Screening Plagiarism

Papers submitted to Journal of Smart Education and Emerging Technology (JSEET) are screened for similarity using Turnitin / iThenticate. JSEET will immediately reject manuscripts that indicate plagiarism or self-plagiarism.

Editorial Similarity Screening

Before peer review, each submission is checked by the editorial team using similarity detection tools. The paper must show a similarity index of less than 25%. The editorial team assesses similarity contextually (e.g., excluding standard phrases, references, or properly quoted text when appropriate) and may request clarifications or revisions when needed.

Definition of Plagiarism

Plagiarism is presenting another person’s ideas or words as one’s own without permission, credit, or acknowledgment, including failing to cite sources properly. Plagiarism ranges from literal copying to inadequately attributed paraphrasing.

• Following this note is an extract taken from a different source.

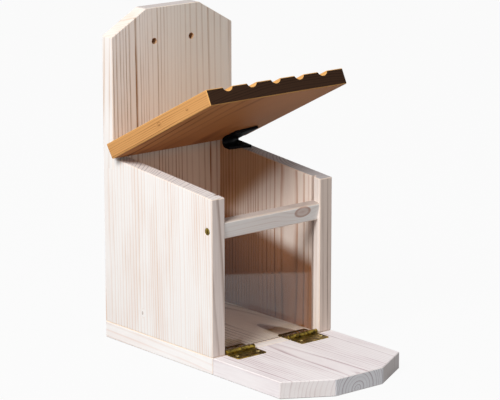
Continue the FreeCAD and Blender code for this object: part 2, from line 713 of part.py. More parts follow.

Forms of Plagiarism We Check

  • Literal copying (verbatim). Copying text word-for-word, in whole or in part, without permission, acknowledgment, or proper citation. This is identified by comparing the manuscript with the original source.
  • Substantial copying. Reproducing a substantial portion of another work without permission, acknowledgment, or citation. “Substantial” may be quantitative or qualitative—i.e., passages that hold significant value to the work as a whole.
  • Inadequate paraphrasing. Taking ideas, words, or phrases and rephrasing them without proper citation or acknowledgment. This is often harder to detect but remains unethical when attribution is missing or insufficient.

Self-Plagiarism

Submitting identical or significantly overlapping content from the author’s previously published or submitted work without proper citation or disclosure is considered self-plagiarism and is not permitted.

Author Responsibility

  • Ensure all borrowed ideas, data, figures, and words are properly cited and, where relevant, quoted.
  • Use reference managers and plagiarism checks prior to submission to minimize unintended overlap.
  • Disclose any prior dissemination (e.g., preprints) and cite appropriately.